TO BE DONE: Lines holding the string "hinge" are the ones to copy; find them all in the data.

Stored records:
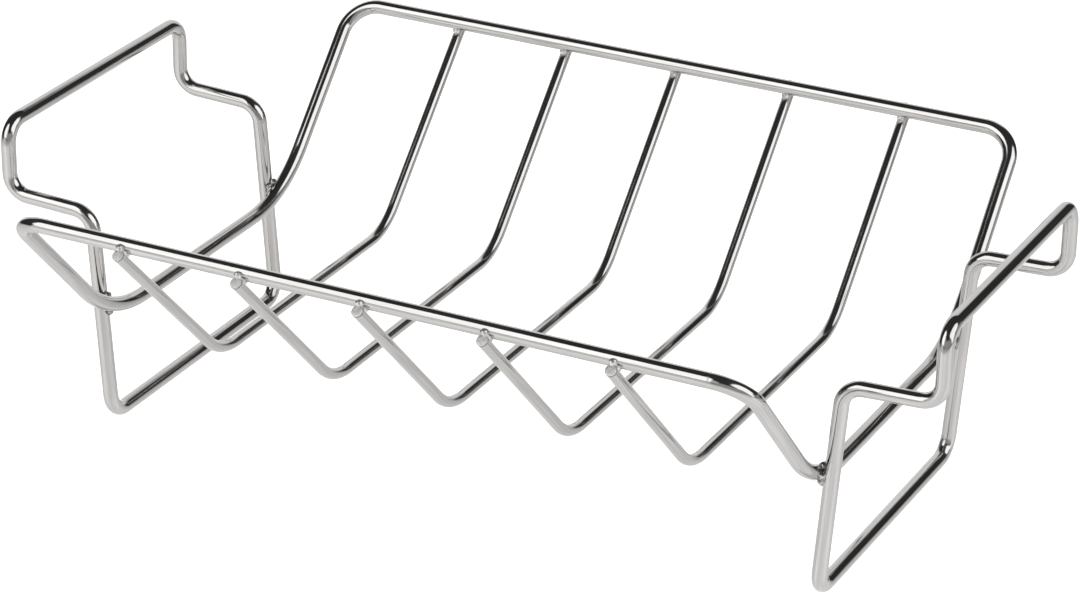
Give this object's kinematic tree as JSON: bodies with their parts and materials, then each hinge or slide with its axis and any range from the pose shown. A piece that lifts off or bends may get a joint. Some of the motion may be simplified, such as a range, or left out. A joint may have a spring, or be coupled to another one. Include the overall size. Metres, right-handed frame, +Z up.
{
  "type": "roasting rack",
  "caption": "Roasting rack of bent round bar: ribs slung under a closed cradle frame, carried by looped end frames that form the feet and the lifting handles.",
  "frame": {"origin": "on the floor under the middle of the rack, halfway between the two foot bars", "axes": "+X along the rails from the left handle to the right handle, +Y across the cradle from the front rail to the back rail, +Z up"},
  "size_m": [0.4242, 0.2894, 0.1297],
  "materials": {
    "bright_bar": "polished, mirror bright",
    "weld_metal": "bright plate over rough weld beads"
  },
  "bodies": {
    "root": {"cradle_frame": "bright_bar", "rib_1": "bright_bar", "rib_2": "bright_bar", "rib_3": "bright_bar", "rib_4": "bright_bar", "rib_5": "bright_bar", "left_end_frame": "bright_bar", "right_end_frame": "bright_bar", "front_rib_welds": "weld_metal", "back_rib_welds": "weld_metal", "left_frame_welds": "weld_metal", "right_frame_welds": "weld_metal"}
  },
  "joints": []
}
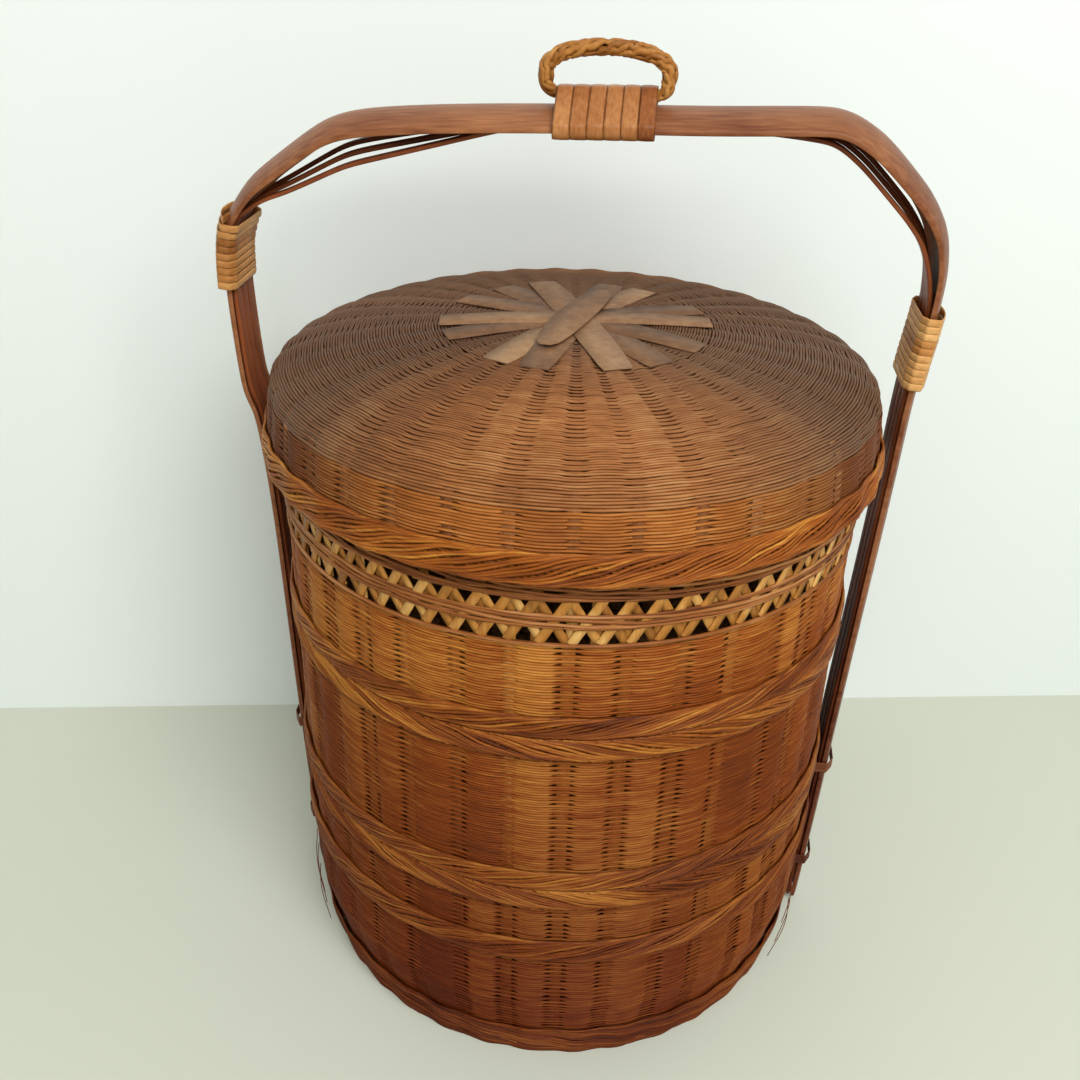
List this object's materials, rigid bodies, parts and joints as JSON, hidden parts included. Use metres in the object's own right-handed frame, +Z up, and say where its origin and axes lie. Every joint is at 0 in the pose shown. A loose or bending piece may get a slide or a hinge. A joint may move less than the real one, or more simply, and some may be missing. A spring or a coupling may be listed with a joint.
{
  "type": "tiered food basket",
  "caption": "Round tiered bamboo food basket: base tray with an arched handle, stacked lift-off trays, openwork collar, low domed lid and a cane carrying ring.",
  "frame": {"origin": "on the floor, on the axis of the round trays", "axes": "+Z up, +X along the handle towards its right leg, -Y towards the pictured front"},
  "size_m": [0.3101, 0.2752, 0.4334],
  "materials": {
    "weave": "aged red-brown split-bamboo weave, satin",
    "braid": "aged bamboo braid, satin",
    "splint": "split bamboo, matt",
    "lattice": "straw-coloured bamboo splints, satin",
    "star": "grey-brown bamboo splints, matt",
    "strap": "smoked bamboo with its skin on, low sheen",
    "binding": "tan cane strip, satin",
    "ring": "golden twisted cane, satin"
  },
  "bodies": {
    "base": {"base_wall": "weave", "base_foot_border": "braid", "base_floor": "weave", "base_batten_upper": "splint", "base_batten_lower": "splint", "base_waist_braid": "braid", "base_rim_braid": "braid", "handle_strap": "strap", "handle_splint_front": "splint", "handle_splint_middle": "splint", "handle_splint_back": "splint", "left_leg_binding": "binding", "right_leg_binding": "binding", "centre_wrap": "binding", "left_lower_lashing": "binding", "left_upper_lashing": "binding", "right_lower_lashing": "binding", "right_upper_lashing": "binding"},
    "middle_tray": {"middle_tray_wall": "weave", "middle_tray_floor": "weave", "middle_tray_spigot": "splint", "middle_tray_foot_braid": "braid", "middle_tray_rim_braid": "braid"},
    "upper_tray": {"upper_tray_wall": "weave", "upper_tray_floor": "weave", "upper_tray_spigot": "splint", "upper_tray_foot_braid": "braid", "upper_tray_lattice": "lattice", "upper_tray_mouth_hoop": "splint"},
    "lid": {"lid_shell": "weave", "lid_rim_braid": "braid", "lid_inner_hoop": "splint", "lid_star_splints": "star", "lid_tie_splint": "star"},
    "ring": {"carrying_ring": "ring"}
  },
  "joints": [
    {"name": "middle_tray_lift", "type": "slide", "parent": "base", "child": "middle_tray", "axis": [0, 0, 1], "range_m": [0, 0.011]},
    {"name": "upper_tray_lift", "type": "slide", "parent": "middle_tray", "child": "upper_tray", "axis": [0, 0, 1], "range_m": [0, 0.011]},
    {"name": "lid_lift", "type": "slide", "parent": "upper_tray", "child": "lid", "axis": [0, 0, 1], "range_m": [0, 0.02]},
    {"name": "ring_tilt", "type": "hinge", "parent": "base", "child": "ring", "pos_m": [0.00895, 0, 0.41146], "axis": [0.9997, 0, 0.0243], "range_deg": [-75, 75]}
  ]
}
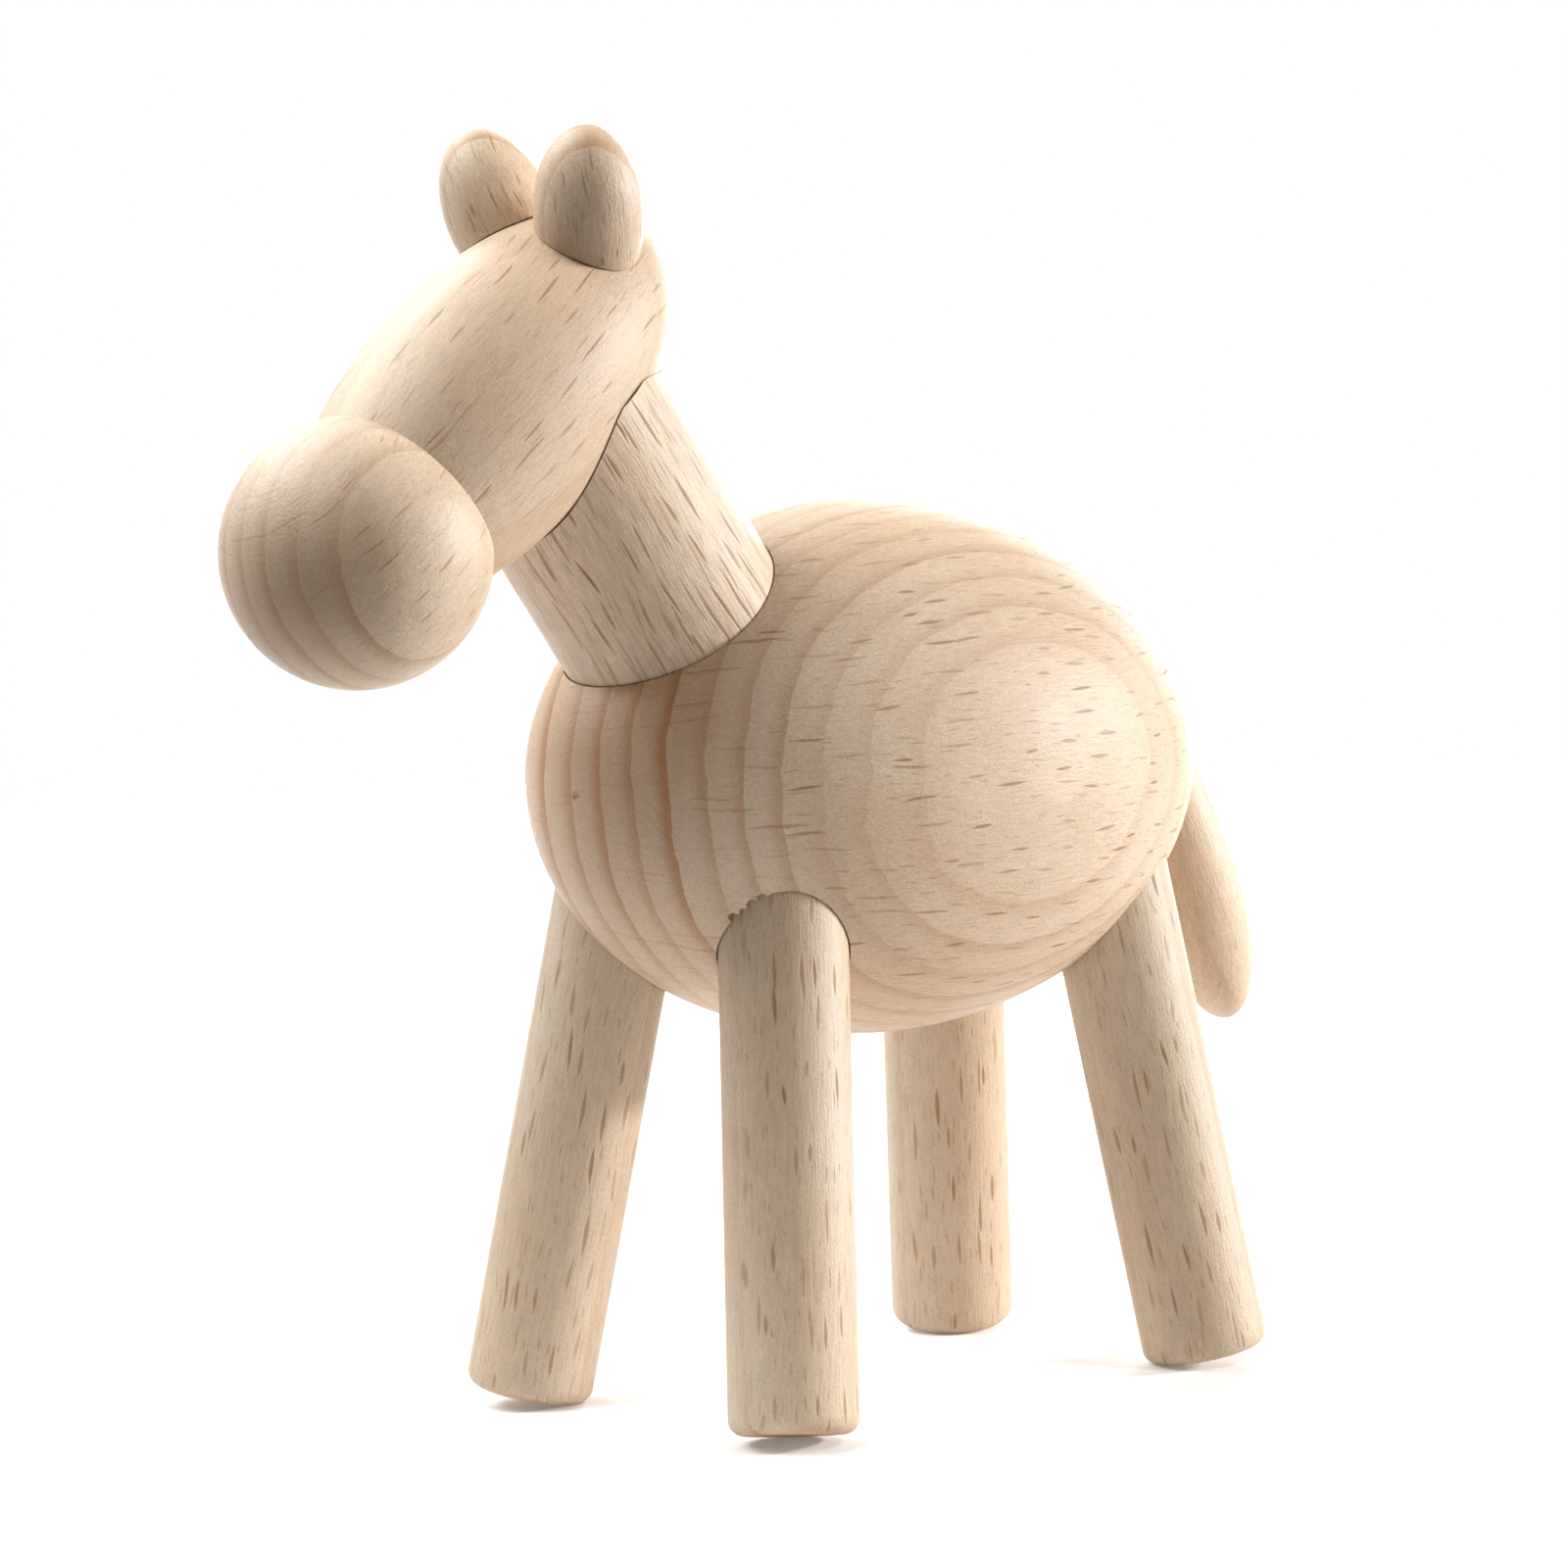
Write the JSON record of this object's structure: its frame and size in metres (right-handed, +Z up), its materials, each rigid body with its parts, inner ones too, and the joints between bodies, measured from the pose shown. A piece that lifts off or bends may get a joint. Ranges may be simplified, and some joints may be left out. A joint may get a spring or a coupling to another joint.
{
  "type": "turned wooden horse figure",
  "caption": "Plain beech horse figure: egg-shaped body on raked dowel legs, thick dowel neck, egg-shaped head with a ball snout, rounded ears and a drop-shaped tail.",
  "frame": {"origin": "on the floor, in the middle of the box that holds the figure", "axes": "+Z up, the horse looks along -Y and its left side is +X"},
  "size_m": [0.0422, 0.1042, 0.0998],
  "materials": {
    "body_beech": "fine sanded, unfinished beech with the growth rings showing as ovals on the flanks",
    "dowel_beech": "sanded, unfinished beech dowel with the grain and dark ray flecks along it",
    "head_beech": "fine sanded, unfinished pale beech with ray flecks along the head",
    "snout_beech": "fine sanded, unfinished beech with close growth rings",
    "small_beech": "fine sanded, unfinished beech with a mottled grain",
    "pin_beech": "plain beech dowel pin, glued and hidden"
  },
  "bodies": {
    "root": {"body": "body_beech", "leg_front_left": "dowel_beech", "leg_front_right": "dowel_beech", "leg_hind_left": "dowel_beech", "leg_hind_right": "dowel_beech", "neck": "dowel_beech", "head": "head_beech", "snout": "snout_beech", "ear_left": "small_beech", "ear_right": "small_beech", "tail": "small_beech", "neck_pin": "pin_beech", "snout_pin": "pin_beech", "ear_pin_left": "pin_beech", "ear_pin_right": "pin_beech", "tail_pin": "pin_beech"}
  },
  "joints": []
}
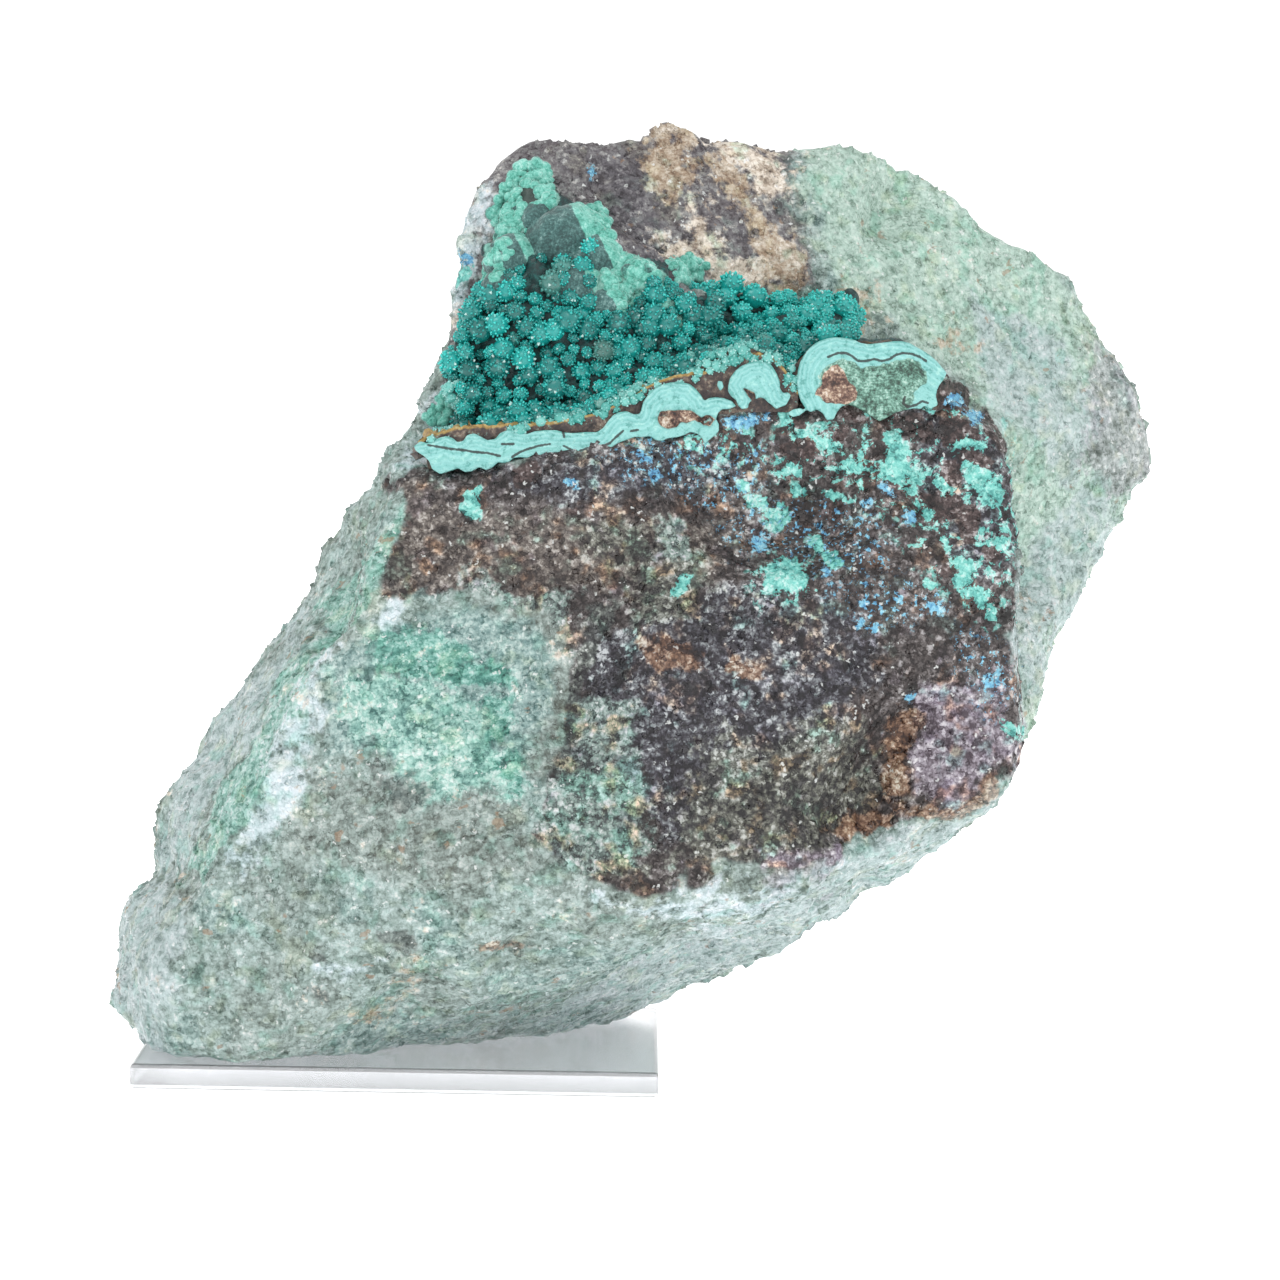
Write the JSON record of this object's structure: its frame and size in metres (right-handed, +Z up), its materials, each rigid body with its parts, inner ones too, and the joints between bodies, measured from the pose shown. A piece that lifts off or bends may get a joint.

RESULT:
Give this object's kinematic tree as JSON: bodies with their parts and materials, then each hinge or slide with its axis and any range from the pose shown. A piece that lifts off or bends may get a joint. Some of the motion may be simplified, such as a range, or left out. A joint may have a spring, or be coupled to another one. Include the overall size. Metres, right-handed frame, +Z up.
List this object's materials, rigid bodies, parts and joints as JSON, hidden parts included. Use metres in the object's own right-handed frame, +Z up, and say where its origin and axes lie. Every joint is at 0 in the pose shown. A loose or bending piece may get a slide or a hinge. A joint may move less than the real one, or more simply, and some may be missing. A spring or a coupling may be listed with a joint.
    {"name": "ring_tilt", "type": "hinge", "parent": "base", "child": "ring", "pos_m": [0.00895, 0, 0.41146], "axis": [0.9997, 0, 0.0243], "range_deg": [-75, 75]}